*** Data for processing ***

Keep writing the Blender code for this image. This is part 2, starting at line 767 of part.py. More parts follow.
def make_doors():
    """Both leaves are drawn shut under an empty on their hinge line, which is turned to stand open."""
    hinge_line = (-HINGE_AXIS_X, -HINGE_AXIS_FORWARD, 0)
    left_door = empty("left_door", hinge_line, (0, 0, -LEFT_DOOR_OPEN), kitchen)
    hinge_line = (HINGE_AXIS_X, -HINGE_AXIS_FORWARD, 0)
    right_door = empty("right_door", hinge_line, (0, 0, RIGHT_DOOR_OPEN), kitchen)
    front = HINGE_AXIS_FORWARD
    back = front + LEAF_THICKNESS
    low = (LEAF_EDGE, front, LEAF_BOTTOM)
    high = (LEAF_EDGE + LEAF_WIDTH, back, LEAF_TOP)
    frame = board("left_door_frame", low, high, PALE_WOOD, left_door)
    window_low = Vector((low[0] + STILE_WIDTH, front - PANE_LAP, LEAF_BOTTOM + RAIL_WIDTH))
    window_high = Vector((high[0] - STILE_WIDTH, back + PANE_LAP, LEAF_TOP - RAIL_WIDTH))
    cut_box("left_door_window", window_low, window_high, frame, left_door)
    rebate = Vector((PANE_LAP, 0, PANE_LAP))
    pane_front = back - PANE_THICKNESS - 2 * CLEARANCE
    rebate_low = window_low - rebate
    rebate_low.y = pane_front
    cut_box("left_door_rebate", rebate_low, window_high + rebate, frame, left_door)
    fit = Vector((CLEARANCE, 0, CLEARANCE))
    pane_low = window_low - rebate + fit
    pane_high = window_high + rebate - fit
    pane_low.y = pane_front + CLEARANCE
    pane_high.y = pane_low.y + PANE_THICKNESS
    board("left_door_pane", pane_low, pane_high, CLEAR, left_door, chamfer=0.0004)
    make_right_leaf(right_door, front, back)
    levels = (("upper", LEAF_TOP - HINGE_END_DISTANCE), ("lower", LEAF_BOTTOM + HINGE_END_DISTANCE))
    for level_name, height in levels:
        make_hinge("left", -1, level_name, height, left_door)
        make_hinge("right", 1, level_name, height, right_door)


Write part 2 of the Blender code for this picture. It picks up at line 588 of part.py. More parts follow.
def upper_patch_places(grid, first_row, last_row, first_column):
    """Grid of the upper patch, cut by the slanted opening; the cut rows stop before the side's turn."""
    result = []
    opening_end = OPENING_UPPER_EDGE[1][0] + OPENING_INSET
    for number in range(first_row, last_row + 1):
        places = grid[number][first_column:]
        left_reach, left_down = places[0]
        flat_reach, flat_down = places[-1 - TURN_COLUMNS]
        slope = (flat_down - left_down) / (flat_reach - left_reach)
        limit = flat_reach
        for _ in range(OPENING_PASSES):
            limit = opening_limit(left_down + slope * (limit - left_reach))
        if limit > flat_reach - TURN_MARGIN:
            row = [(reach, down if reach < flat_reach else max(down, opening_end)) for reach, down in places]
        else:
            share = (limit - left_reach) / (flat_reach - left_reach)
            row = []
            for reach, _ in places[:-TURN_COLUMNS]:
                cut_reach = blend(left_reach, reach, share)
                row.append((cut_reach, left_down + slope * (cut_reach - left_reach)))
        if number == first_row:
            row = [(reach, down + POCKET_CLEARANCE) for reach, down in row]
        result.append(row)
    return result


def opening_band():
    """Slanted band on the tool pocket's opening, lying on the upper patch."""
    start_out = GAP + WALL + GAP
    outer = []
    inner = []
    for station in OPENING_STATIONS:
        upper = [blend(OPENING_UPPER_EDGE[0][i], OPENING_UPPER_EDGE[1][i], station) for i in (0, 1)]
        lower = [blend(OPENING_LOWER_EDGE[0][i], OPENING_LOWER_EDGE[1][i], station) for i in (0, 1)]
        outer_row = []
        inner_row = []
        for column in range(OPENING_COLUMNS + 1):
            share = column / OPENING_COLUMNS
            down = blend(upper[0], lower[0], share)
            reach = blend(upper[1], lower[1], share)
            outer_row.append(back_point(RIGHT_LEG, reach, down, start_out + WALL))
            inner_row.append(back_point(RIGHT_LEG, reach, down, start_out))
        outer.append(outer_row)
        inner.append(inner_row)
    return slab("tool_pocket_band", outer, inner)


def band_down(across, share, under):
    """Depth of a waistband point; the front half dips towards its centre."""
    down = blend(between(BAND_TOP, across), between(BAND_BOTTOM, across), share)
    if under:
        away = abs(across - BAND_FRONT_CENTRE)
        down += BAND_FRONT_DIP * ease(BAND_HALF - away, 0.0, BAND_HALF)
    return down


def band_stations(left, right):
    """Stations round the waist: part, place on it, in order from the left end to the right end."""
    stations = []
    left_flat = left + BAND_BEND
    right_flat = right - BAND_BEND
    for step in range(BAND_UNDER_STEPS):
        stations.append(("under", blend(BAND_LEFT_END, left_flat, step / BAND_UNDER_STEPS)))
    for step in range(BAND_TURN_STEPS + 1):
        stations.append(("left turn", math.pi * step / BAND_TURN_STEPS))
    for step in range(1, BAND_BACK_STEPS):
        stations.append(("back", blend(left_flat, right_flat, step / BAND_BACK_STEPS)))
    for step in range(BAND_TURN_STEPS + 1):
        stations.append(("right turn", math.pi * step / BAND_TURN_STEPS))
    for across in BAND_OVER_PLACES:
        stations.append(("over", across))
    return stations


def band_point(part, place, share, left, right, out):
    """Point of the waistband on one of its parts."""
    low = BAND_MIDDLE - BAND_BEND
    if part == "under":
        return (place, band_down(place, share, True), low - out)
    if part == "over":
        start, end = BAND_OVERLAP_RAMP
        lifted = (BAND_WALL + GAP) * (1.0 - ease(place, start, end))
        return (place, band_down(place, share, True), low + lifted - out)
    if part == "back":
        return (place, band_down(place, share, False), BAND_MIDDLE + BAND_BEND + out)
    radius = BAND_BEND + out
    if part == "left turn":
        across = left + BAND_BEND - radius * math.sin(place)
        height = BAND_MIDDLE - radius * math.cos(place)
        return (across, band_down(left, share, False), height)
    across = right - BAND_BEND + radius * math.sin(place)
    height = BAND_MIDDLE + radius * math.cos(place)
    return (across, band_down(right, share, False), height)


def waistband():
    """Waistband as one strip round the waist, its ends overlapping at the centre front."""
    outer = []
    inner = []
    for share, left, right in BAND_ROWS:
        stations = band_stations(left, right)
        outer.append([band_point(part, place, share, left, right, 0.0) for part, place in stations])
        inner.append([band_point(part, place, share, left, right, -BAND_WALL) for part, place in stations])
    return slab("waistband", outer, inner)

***

Write out the records shown above, exactly as they appear.

Keep writing the Blender code for this image. This is part 2, starting at line 767 of part.py. More parts follow.
def make_doors():
    """Both leaves are drawn shut under an empty on their hinge line, which is turned to stand open."""
    hinge_line = (-HINGE_AXIS_X, -HINGE_AXIS_FORWARD, 0)
    left_door = empty("left_door", hinge_line, (0, 0, -LEFT_DOOR_OPEN), kitchen)
    hinge_line = (HINGE_AXIS_X, -HINGE_AXIS_FORWARD, 0)
    right_door = empty("right_door", hinge_line, (0, 0, RIGHT_DOOR_OPEN), kitchen)
    front = HINGE_AXIS_FORWARD
    back = front + LEAF_THICKNESS
    low = (LEAF_EDGE, front, LEAF_BOTTOM)
    high = (LEAF_EDGE + LEAF_WIDTH, back, LEAF_TOP)
    frame = board("left_door_frame", low, high, PALE_WOOD, left_door)
    window_low = Vector((low[0] + STILE_WIDTH, front - PANE_LAP, LEAF_BOTTOM + RAIL_WIDTH))
    window_high = Vector((high[0] - STILE_WIDTH, back + PANE_LAP, LEAF_TOP - RAIL_WIDTH))
    cut_box("left_door_window", window_low, window_high, frame, left_door)
    rebate = Vector((PANE_LAP, 0, PANE_LAP))
    pane_front = back - PANE_THICKNESS - 2 * CLEARANCE
    rebate_low = window_low - rebate
    rebate_low.y = pane_front
    cut_box("left_door_rebate", rebate_low, window_high + rebate, frame, left_door)
    fit = Vector((CLEARANCE, 0, CLEARANCE))
    pane_low = window_low - rebate + fit
    pane_high = window_high + rebate - fit
    pane_low.y = pane_front + CLEARANCE
    pane_high.y = pane_low.y + PANE_THICKNESS
    board("left_door_pane", pane_low, pane_high, CLEAR, left_door, chamfer=0.0004)
    make_right_leaf(right_door, front, back)
    levels = (("upper", LEAF_TOP - HINGE_END_DISTANCE), ("lower", LEAF_BOTTOM + HINGE_END_DISTANCE))
    for level_name, height in levels:
        make_hinge("left", -1, level_name, height, left_door)
        make_hinge("right", 1, level_name, height, right_door)


Write part 2 of the Blender code for this picture. It picks up at line 588 of part.py. More parts follow.
def upper_patch_places(grid, first_row, last_row, first_column):
    """Grid of the upper patch, cut by the slanted opening; the cut rows stop before the side's turn."""
    result = []
    opening_end = OPENING_UPPER_EDGE[1][0] + OPENING_INSET
    for number in range(first_row, last_row + 1):
        places = grid[number][first_column:]
        left_reach, left_down = places[0]
        flat_reach, flat_down = places[-1 - TURN_COLUMNS]
        slope = (flat_down - left_down) / (flat_reach - left_reach)
        limit = flat_reach
        for _ in range(OPENING_PASSES):
            limit = opening_limit(left_down + slope * (limit - left_reach))
        if limit > flat_reach - TURN_MARGIN:
            row = [(reach, down if reach < flat_reach else max(down, opening_end)) for reach, down in places]
        else:
            share = (limit - left_reach) / (flat_reach - left_reach)
            row = []
            for reach, _ in places[:-TURN_COLUMNS]:
                cut_reach = blend(left_reach, reach, share)
                row.append((cut_reach, left_down + slope * (cut_reach - left_reach)))
        if number == first_row:
            row = [(reach, down + POCKET_CLEARANCE) for reach, down in row]
        result.append(row)
    return result


def opening_band():
    """Slanted band on the tool pocket's opening, lying on the upper patch."""
    start_out = GAP + WALL + GAP
    outer = []
    inner = []
    for station in OPENING_STATIONS:
        upper = [blend(OPENING_UPPER_EDGE[0][i], OPENING_UPPER_EDGE[1][i], station) for i in (0, 1)]
        lower = [blend(OPENING_LOWER_EDGE[0][i], OPENING_LOWER_EDGE[1][i], station) for i in (0, 1)]
        outer_row = []
        inner_row = []
        for column in range(OPENING_COLUMNS + 1):
            share = column / OPENING_COLUMNS
            down = blend(upper[0], lower[0], share)
            reach = blend(upper[1], lower[1], share)
            outer_row.append(back_point(RIGHT_LEG, reach, down, start_out + WALL))
            inner_row.append(back_point(RIGHT_LEG, reach, down, start_out))
        outer.append(outer_row)
        inner.append(inner_row)
    return slab("tool_pocket_band", outer, inner)


def band_down(across, share, under):
    """Depth of a waistband point; the front half dips towards its centre."""
    down = blend(between(BAND_TOP, across), between(BAND_BOTTOM, across), share)
    if under:
        away = abs(across - BAND_FRONT_CENTRE)
        down += BAND_FRONT_DIP * ease(BAND_HALF - away, 0.0, BAND_HALF)
    return down


def band_stations(left, right):
    """Stations round the waist: part, place on it, in order from the left end to the right end."""
    stations = []
    left_flat = left + BAND_BEND
    right_flat = right - BAND_BEND
    for step in range(BAND_UNDER_STEPS):
        stations.append(("under", blend(BAND_LEFT_END, left_flat, step / BAND_UNDER_STEPS)))
    for step in range(BAND_TURN_STEPS + 1):
        stations.append(("left turn", math.pi * step / BAND_TURN_STEPS))
    for step in range(1, BAND_BACK_STEPS):
        stations.append(("back", blend(left_flat, right_flat, step / BAND_BACK_STEPS)))
    for step in range(BAND_TURN_STEPS + 1):
        stations.append(("right turn", math.pi * step / BAND_TURN_STEPS))
    for across in BAND_OVER_PLACES:
        stations.append(("over", across))
    return stations


def band_point(part, place, share, left, right, out):
    """Point of the waistband on one of its parts."""
    low = BAND_MIDDLE - BAND_BEND
    if part == "under":
        return (place, band_down(place, share, True), low - out)
    if part == "over":
        start, end = BAND_OVERLAP_RAMP
        lifted = (BAND_WALL + GAP) * (1.0 - ease(place, start, end))
        return (place, band_down(place, share, True), low + lifted - out)
    if part == "back":
        return (place, band_down(place, share, False), BAND_MIDDLE + BAND_BEND + out)
    radius = BAND_BEND + out
    if part == "left turn":
        across = left + BAND_BEND - radius * math.sin(place)
        height = BAND_MIDDLE - radius * math.cos(place)
        return (across, band_down(left, share, False), height)
    across = right - BAND_BEND + radius * math.sin(place)
    height = BAND_MIDDLE + radius * math.cos(place)
    return (across, band_down(right, share, False), height)


def waistband():
    """Waistband as one strip round the waist, its ends overlapping at the centre front."""
    outer = []
    inner = []
    for share, left, right in BAND_ROWS:
        stations = band_stations(left, right)
        outer.append([band_point(part, place, share, left, right, 0.0) for part, place in stations])
        inner.append([band_point(part, place, share, left, right, -BAND_WALL) for part, place in stations])
    return slab("waistband", outer, inner)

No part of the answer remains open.